Nessuna sorpresa per l’appeal prossimo allo zero di Zangrillo, arrivato a Montecitorio (come capolista) e alla guida del partito in Piemonte come, qual è, fratello del medico personale del Cav. Parentela preziosissima per quei posti, ma non certo in grado di far breccia nel potenziale elettorato, anzi. Era un Carneade nel mondo Fiat e tale è oggi nella politica piemontese, in barba ai galloni ricevuti per meriti familiari. La sua presenza nel ristretto novero dei testati, tuttavia, la dice lunga su ambizioni che paiono a dir poco sfrenate. E non commisurate alla battaglia per le regionali, guardata a distanza dai generali dell’armata più forte e organizzata.

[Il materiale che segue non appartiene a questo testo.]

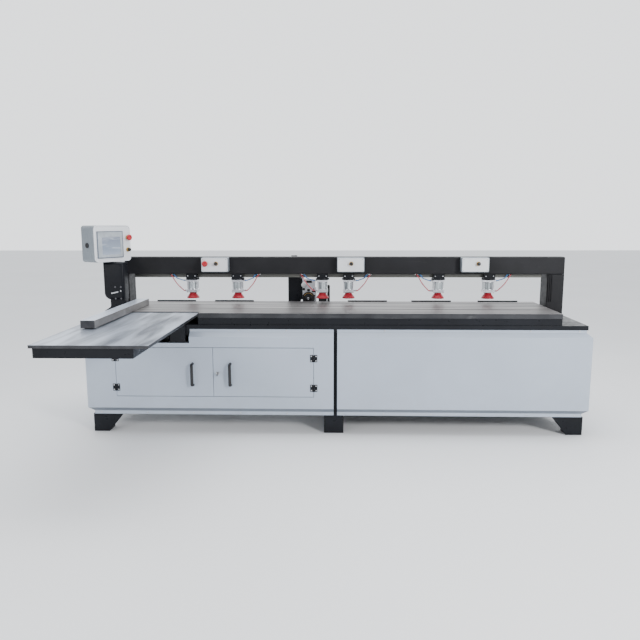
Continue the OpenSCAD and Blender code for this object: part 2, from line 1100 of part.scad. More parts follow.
module linear_rails() {
  run = 1780;
  color(bright_steel)
    for (y = head_rail_y)
      block([-run, y - 10, bed_top], [run, y + 10, bed_top + 17]);
  color(bright_steel)
    block([-run, 840, bed_top], [run, 860, bed_top + 20]);
}

module carriage_plate() {
  color(silver)
    block([carriage_left, 765, carriage_low], [carriage_right, 935, carriage_high]);
}

module x_bearings() {
  gap = 0.4;
  color(bright_steel)
    for (x = [carriage_left + 10, carriage_right - 90], y = head_rail_y)
      difference() {
        block([x, y - 22, bed_top + 5], [x + 80, y + 22, carriage_low]);
        block([x - eps, y - 10 - gap, bed_top], [x + 80 + eps, y + 10 + gap, bed_top + 17 + gap]);
      }
}

column_front = 820;
column_back = 920;
column_top = 1222;

module z_column() {
  rail = 6;
  color(black_paint)
    block([column_left, column_front, carriage_high], [column_right, column_back, column_top]);
  color(bright_steel)
    for (y = [column_front + 15, column_back - 35])
      block([column_right, y, 890], [column_right + rail, y + 20, 1180]);
}

module drive_motors() {
  color(charcoal) {
    union() {
      block([-385, 840, column_top], [-325, 900, column_top + 30]);
      rod_z([-355, 870, column_top + 30], 22, 26);
    }
    union() {
      block([-150, 855, carriage_high], [-80, 925, carriage_high + 60]);
      rod_z([-115, 890, carriage_high + 60], 90, 33);
    }
  }
}

module cable_duct() {
  low = carriage_high;
  high = 1030;
  color(black_paint)
    union() {
      block([-77, 800, low], [-51, 840, high - 13]);
      rod_y([-64, 800, high - 13], 40, 13);
    }
}

// Gap between sliding faces on different bodies
slide_gap = 0.4;

module z_slide() {
  low = 905;
  high = 1085;
  color(black_paint)
    difference() {
      block([column_right + slide_gap, column_front, low], [column_right + 22, column_back, high]);
      for (y = [column_front + 15, column_back - 35])
        block(
          [column_right, y - slide_gap, low - eps],
          [column_right + 6 + slide_gap, y + 20 + slide_gap, high + eps]
        );
    }
}

head_left = column_right + 22 + slide_gap;
head_right = -169;

module head_body() {
  front = 800;
  back = 905;
  color(silver)
    difference() {
      union() {
        block([head_left, front, 878], [head_right, back, 1010]);
        block([head_left, front + 12, 1010], [head_right - 20, back - 10, 1080]);
        rod_y([spindle_x, front - 8, spindle_z], 9, spindle_radius);
        block([head_right - 21, front - 3, 1009], [head_right - 6, front + 30, 1068]);
      }
      rod_y([spindle_x, front - 9, spindle_z], 60, spindle_shaft + running_gap);
    }
}

module feed_motor() {
  color(silver)
    union() {
      rod_y([head_left + 12, 770, 1032], 42, 21);
      rod_y([head_left + 12, 762, 1032], 10, 17);
    }
}

module spindle_chuck() {
  nose = 742;
  color(charcoal)
    difference() {
      union() {
        rod_y([spindle_x, 783, spindle_z], 8.6, 26);
        rod_y([spindle_x, nose, spindle_z], 100, spindle_shaft);
      }
      rod_y([spindle_x, nose - eps, spindle_z], 30 + eps, shank_radius);
    }
}

// ---- assembly ----

module placed() {
  translate(machine_shift)
    children();
}

placed() frame_posts();
placed() frame_rails();
placed() feet();
placed() front_cover_left();
placed() front_cover_right();
placed() end_covers();
placed() rear_covers();
placed() cover_screws();
placed() door_hinges();
placed() hinge_pins();
placed() cabinet_equipment();
placed() bed_plate();
placed() bed_bars();
placed() worktable();
placed() rear_stops();
placed() gantry_columns();
placed() gantry_beam();
placed() cylinder_rail();
placed() clamp_mounts();
placed() clamp_cylinders();
placed() air_fittings();
placed() red_hoses();
placed() blue_hoses();
placed() button_boxes();
placed() console_post();
placed() side_plate();
placed() side_frame();
placed() side_fence();
placed() linear_rails();
placed() left_door();
placed() left_door_leaves();
placed() left_door_handle();
placed() right_door();
placed() right_door_leaves();
placed() right_door_handle();
placed() door_lock();
placed() clamp_foot_1();
placed() clamp_foot_2();
placed() clamp_foot_3();
placed() clamp_foot_4();
placed() clamp_foot_5();
placed() clamp_foot_6();
placed() hmi_housing();
placed() hmi_front();
placed() hmi_screen();
placed() hmi_estop();
placed() hmi_button();
placed() box_estop();
placed() box_button_1();
placed() box_button_2();
placed() box_button_3();
placed() carriage_plate();
placed() x_bearings();
placed() z_column();
placed() drive_motors();
placed() cable_duct();
placed() z_slide();
placed() head_body();
placed() feed_motor();
placed() spindle_chuck();
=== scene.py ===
"""Looks of the panel dowelling machine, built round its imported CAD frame.

Lengths are in millimetres in the machine's own coordinates, as in part.scad: X = 0 at the joint of the two
base modules, Y = 0 at the face of the front covers, Z = 0 on the floor. at() turns them into the row frame.
"""
import json
import math

import bmesh
import bpy
from mathutils import Matrix, Vector


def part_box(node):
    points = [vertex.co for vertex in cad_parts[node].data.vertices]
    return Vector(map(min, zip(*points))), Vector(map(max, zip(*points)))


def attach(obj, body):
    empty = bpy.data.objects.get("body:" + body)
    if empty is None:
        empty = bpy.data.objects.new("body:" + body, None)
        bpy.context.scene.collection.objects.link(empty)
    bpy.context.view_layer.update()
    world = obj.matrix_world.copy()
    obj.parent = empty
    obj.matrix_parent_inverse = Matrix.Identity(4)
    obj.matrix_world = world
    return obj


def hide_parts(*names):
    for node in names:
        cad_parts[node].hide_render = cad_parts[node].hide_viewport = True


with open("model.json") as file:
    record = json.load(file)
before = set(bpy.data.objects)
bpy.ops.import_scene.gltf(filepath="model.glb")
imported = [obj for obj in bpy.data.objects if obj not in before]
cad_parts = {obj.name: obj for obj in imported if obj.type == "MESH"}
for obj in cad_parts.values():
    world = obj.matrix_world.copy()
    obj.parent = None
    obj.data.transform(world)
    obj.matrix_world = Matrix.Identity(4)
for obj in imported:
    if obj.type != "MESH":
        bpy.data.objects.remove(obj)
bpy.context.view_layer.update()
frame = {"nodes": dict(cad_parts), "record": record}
MM = 0.001

table_low, table_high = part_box("worktable")
cover_low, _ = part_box("front_cover_right")
ORIGIN = Vector(((table_low.x + table_high.x) / 2, cover_low.y, 0))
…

“Per adesso teniamo il sacchetto dei popcorn in mano” dice un colonnello della Lega, descrivendo plasticamente la situazione. E smentendo quelle voci ricorrenti di un Salvini pronto a dare la zampata indicando lui l’avversario di Chiamparino. Il Carroccio non ha nessun interesse a farlo, soprattutto in questa fase. Come alla grandi manovre, dalla Lega si guarda col binocolo il campo di battaglia. E spunta più di un sorriso vedendo tra gli alleati chi si sgambetta nell’assalto e si spara pure nei piedi. Col Chiampa che arrampica sulla collinetta, a passo sempre più lesto, nonostante pure lui debba fare i conti con le mine su cui un giorno sì e l'altro pure salta il Pd.